As castration was apparently nothing out of the ordinary for the authors of these old myths, the operation must have very early origins. That is quite possible, since it is not a particularly complex procedure: you can easily cut, chop or strike off someone’s genitals with even the simplest of tools – two rocks, for example. The castration of Cronos was recorded by Hesiod in the eighth century BC, but the story was already part of a much older tradition, and indeed there are references to castration in the Old Testament that state that men whose testicles have been crushed or cut out cannot ent
er heaven.
Initially, castration was a dangerous operation that served to punish or subjugate. In China and other parts of the Far East, it was applied as an alternative to execution for prisoners of war. The techniques were very cruel: in some cases the genitals were smeared with faeces and then bitten off by a dog. But even with less unhygienic methods, by simply cutting or chopping off everything hanging between the victim’s legs, the chances of bleeding to death or developing gas gangrene were so high that the outcome differed little from a regular death sentence.

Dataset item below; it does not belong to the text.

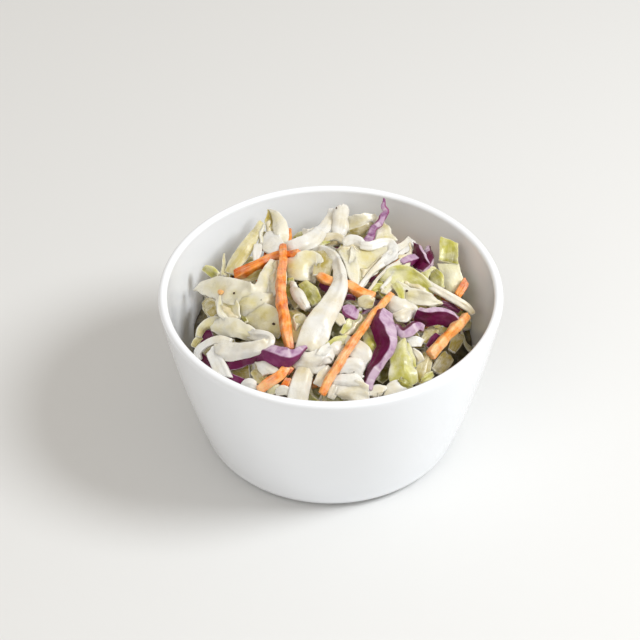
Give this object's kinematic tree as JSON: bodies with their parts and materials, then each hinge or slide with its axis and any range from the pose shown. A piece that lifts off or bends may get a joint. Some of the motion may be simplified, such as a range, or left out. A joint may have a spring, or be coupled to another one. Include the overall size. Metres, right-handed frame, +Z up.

Yet, since at least 2,500 years ago, there must have been ways of castrating men without such a great risk, since not all of them underwent the operation as a form of punishment and it was often of great importance that it was successful. Persian kings received annual ‘tax’ payments from their provinces in the form of a set number of castrated young men from the most prominent families in the country. On the Greek island of Chios, a man called Panionios made his fortune performing castrations, a profession that was scandalous by Greek standards. This self-proclaimed surgeon would buy the most attractive slaves at the local market, castrate them and sell them at a high price on the mainland in Asia Minor. We do not know how he performed the operation, but he was clearly so successful at it that he could live well from the trade. One of his victims ended up as a eunuch at the Persian court, where he worked his way up to become a confidant of King Xerxes, which allowed him the opportunity to take revenge on the surgeon who robbed him of his manhood. He returned to Chios, where he forced Panionios to castrate his own four sons, who then had to return the favour on their father.